ウクライナに関しケイ=アヒム・シェーンバッハ独海軍中将の辞任には驚いた—ニューデリーのシンクタンク(MP-IDSA)がネットに公開した発言は、“講演会場での失言”というよりも寧ろ別室での少数のインド人専門家達との“off-the-record的な発言”のように映る。中将はあの場面までネットに公開されるとは予想しなかったのではないか。いずれにしてもICTが高度に進化した現在、我々は全員、発言の内容・タイミング・伝達媒体・受信する人々の考え方に関し注意しなくてはならない時を迎えていると感じた次第だ。
如何なる理由であっても戦争は悲劇だ。アレクシエーヴィッチ氏の別の著書(『戦争は女の顔をしていない』)の中で引用された、第二次大戦の独ソ戦で軍曹として高射砲を指揮した女性の証言は印象的だ—「神様が人間を作ったのは人間が銃を撃つためじゃない、愛するためなのよ(Бог не создал человека для того, чтобы он стрелял, он создал его для любви)」。この言葉を今一度思い出している。
経済の相対的弱体化に直面する米国は、最先端の軍民両用技術で難局を乗り越えられるだろうか。
国際関係の悪化は、小誌前号でも述べた通り技術開発を危険な方向に向かわせる。
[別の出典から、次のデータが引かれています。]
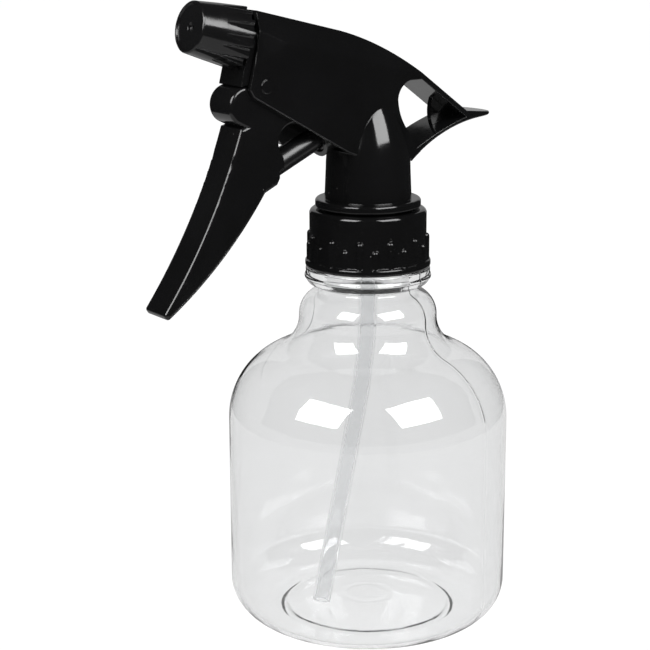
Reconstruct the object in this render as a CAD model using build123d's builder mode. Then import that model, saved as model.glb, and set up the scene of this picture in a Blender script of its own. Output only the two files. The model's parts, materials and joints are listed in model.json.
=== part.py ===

英King’s Collegeのケネス・ペイン氏は著書(I. Warbot: The Dawn of Artificially Intelligent Conflict)を昨年6月に発表して、人工知能(AI)・ロボットが際限無く軍事利用される事態を警告し、同時に米中露等主要国が軍事利用に関して合意する事に悲観的な見解を示している。筆者は米国の国防総省(DoD)が昨年公表したGhost Robotics社製軍事ロボット(Vision 60)を見て、自律制御技術の進歩に驚くと共にkiller robotsの本格的登場に恐怖感を感じ、ペイン氏の意見に首肯点頭している。そして今、最先端の軍民両用技術(dual-use technology (DUT))が、平和利用の側面も有する点を強調し、高齢化対策や環境保全という分野での技術開発の努力を積み重ねるよう発言を続けてゆきたいと考えている。